Task requirements: Reproduce the listing verbatim.
# start of Data segment
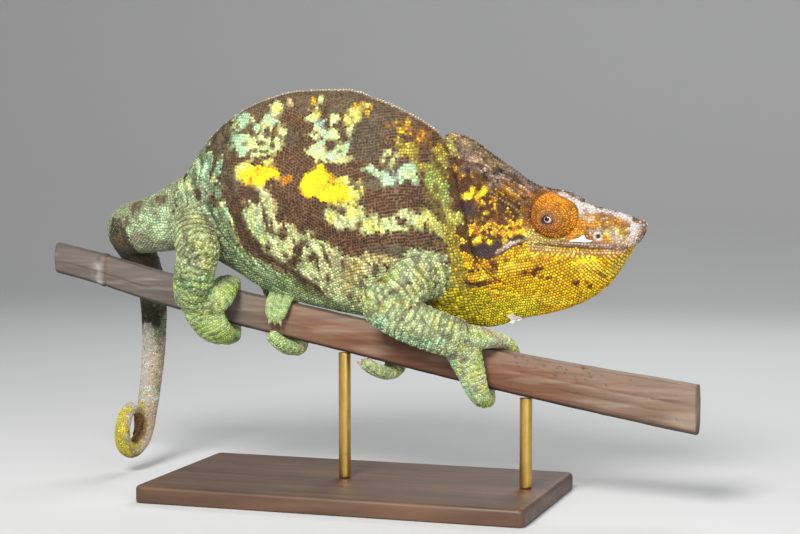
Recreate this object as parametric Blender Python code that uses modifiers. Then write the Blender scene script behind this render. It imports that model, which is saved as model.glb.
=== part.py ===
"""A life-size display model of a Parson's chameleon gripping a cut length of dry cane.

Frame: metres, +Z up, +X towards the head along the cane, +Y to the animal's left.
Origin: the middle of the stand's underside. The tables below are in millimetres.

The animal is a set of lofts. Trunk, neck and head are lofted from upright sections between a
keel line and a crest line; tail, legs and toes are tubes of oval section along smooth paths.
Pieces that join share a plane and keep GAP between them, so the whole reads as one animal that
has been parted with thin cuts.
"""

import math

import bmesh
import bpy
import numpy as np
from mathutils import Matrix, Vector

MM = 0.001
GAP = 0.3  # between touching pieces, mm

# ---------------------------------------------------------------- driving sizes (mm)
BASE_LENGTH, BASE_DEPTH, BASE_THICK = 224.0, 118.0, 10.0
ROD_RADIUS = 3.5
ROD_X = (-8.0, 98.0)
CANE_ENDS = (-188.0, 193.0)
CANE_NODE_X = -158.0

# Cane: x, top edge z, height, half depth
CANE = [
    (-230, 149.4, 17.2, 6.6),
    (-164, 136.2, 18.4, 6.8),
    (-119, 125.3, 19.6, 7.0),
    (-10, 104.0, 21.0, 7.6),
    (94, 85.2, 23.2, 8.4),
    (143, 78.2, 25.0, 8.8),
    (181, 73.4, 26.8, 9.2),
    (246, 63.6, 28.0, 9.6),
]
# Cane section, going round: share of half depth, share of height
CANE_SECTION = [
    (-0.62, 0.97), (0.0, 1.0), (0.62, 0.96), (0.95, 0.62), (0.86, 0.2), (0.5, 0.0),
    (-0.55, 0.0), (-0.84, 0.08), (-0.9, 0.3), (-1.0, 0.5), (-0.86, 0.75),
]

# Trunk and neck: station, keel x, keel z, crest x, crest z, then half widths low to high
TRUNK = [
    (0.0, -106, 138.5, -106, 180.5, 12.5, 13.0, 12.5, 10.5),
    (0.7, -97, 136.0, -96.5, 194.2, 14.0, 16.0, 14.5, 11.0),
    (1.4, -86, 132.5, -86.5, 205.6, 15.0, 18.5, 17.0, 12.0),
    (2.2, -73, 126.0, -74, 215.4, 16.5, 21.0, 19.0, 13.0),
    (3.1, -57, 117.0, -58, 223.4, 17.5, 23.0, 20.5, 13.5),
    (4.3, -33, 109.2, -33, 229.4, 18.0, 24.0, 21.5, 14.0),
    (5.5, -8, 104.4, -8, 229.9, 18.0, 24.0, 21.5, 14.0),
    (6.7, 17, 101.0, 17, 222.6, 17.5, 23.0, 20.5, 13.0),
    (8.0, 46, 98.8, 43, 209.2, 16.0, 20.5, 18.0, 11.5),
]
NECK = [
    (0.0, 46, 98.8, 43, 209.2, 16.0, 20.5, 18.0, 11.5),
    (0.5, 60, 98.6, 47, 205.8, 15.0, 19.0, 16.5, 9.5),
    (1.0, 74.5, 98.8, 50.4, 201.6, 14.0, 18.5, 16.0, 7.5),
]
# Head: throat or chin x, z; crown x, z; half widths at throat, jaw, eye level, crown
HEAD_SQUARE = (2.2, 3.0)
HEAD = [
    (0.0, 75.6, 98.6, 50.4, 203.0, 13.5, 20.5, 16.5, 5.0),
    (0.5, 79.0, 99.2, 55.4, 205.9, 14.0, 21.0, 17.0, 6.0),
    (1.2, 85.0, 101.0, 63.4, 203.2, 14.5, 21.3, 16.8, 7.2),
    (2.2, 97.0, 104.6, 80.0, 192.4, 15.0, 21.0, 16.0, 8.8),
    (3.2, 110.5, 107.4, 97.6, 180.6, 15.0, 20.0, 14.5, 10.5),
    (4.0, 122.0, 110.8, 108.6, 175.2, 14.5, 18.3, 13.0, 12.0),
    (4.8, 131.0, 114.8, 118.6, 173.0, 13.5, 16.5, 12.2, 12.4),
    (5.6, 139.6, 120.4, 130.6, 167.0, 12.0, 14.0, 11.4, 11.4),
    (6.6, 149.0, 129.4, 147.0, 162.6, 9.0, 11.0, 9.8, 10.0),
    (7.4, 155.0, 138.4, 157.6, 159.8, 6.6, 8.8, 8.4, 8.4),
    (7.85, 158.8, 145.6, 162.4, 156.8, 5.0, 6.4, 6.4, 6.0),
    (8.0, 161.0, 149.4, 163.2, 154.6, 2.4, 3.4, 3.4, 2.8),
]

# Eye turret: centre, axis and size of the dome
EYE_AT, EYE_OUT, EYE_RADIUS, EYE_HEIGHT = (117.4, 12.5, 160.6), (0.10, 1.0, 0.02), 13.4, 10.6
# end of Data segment
In response:
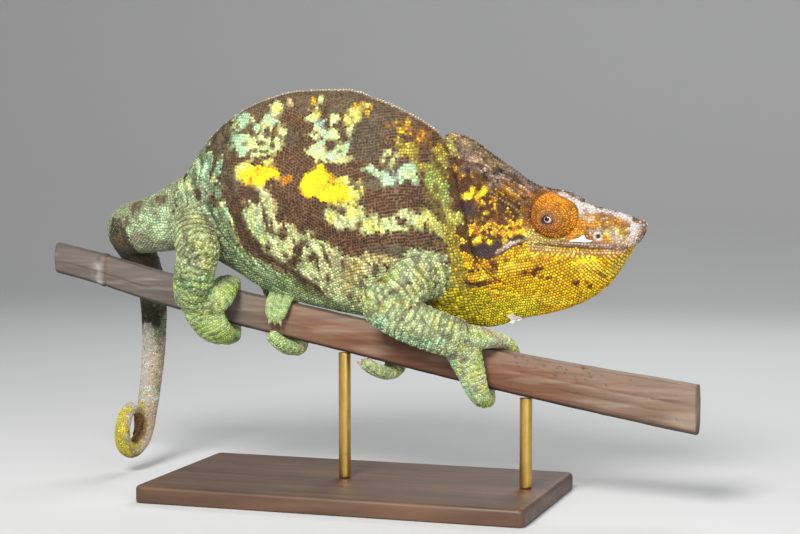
Recreate this object as parametric Blender Python code that uses modifiers. Then write the Blender scene script behind this render. It imports that model, which is saved as model.glb.
=== part.py ===
"""A life-size display model of a Parson's chameleon gripping a cut length of dry cane.

Frame: metres, +Z up, +X towards the head along the cane, +Y to the animal's left.
Origin: the middle of the stand's underside. The tables below are in millimetres.

The animal is a set of lofts. Trunk, neck and head are lofted from upright sections between a
keel line and a crest line; tail, legs and toes are tubes of oval section along smooth paths.
Pieces that join share a plane and keep GAP between them, so the whole reads as one animal that
has been parted with thin cuts.
"""

import math

import bmesh
import bpy
import numpy as np
from mathutils import Matrix, Vector

MM = 0.001
GAP = 0.3  # between touching pieces, mm

# ---------------------------------------------------------------- driving sizes (mm)
BASE_LENGTH, BASE_DEPTH, BASE_THICK = 224.0, 118.0, 10.0
ROD_RADIUS = 3.5
ROD_X = (-8.0, 98.0)
CANE_ENDS = (-188.0, 193.0)
CANE_NODE_X = -158.0

# Cane: x, top edge z, height, half depth
CANE = [
    (-230, 149.4, 17.2, 6.6),
    (-164, 136.2, 18.4, 6.8),
    (-119, 125.3, 19.6, 7.0),
    (-10, 104.0, 21.0, 7.6),
    (94, 85.2, 23.2, 8.4),
    (143, 78.2, 25.0, 8.8),
    (181, 73.4, 26.8, 9.2),
    (246, 63.6, 28.0, 9.6),
]
# Cane section, going round: share of half depth, share of height
CANE_SECTION = [
    (-0.62, 0.97), (0.0, 1.0), (0.62, 0.96), (0.95, 0.62), (0.86, 0.2), (0.5, 0.0),
    (-0.55, 0.0), (-0.84, 0.08), (-0.9, 0.3), (-1.0, 0.5), (-0.86, 0.75),
]

# Trunk and neck: station, keel x, keel z, crest x, crest z, then half widths low to high
TRUNK = [
    (0.0, -106, 138.5, -106, 180.5, 12.5, 13.0, 12.5, 10.5),
    (0.7, -97, 136.0, -96.5, 194.2, 14.0, 16.0, 14.5, 11.0),
    (1.4, -86, 132.5, -86.5, 205.6, 15.0, 18.5, 17.0, 12.0),
    (2.2, -73, 126.0, -74, 215.4, 16.5, 21.0, 19.0, 13.0),
    (3.1, -57, 117.0, -58, 223.4, 17.5, 23.0, 20.5, 13.5),
    (4.3, -33, 109.2, -33, 229.4, 18.0, 24.0, 21.5, 14.0),
    (5.5, -8, 104.4, -8, 229.9, 18.0, 24.0, 21.5, 14.0),
    (6.7, 17, 101.0, 17, 222.6, 17.5, 23.0, 20.5, 13.0),
    (8.0, 46, 98.8, 43, 209.2, 16.0, 20.5, 18.0, 11.5),
]
NECK = [
    (0.0, 46, 98.8, 43, 209.2, 16.0, 20.5, 18.0, 11.5),
    (0.5, 60, 98.6, 47, 205.8, 15.0, 19.0, 16.5, 9.5),
    (1.0, 74.5, 98.8, 50.4, 201.6, 14.0, 18.5, 16.0, 7.5),
]
# Head: throat or chin x, z; crown x, z; half widths at throat, jaw, eye level, crown
HEAD_SQUARE = (2.2, 3.0)
HEAD = [
    (0.0, 75.6, 98.6, 50.4, 203.0, 13.5, 20.5, 16.5, 5.0),
    (0.5, 79.0, 99.2, 55.4, 205.9, 14.0, 21.0, 17.0, 6.0),
    (1.2, 85.0, 101.0, 63.4, 203.2, 14.5, 21.3, 16.8, 7.2),
    (2.2, 97.0, 104.6, 80.0, 192.4, 15.0, 21.0, 16.0, 8.8),
    (3.2, 110.5, 107.4, 97.6, 180.6, 15.0, 20.0, 14.5, 10.5),
    (4.0, 122.0, 110.8, 108.6, 175.2, 14.5, 18.3, 13.0, 12.0),
    (4.8, 131.0, 114.8, 118.6, 173.0, 13.5, 16.5, 12.2, 12.4),
    (5.6, 139.6, 120.4, 130.6, 167.0, 12.0, 14.0, 11.4, 11.4),
    (6.6, 149.0, 129.4, 147.0, 162.6, 9.0, 11.0, 9.8, 10.0),
    (7.4, 155.0, 138.4, 157.6, 159.8, 6.6, 8.8, 8.4, 8.4),
    (7.85, 158.8, 145.6, 162.4, 156.8, 5.0, 6.4, 6.4, 6.0),
    (8.0, 161.0, 149.4, 163.2, 154.6, 2.4, 3.4, 3.4, 2.8),
]

# Eye turret: centre, axis and size of the dome
EYE_AT, EYE_OUT, EYE_RADIUS, EYE_HEIGHT = (117.4, 12.5, 160.6), (0.10, 1.0, 0.02), 13.4, 10.6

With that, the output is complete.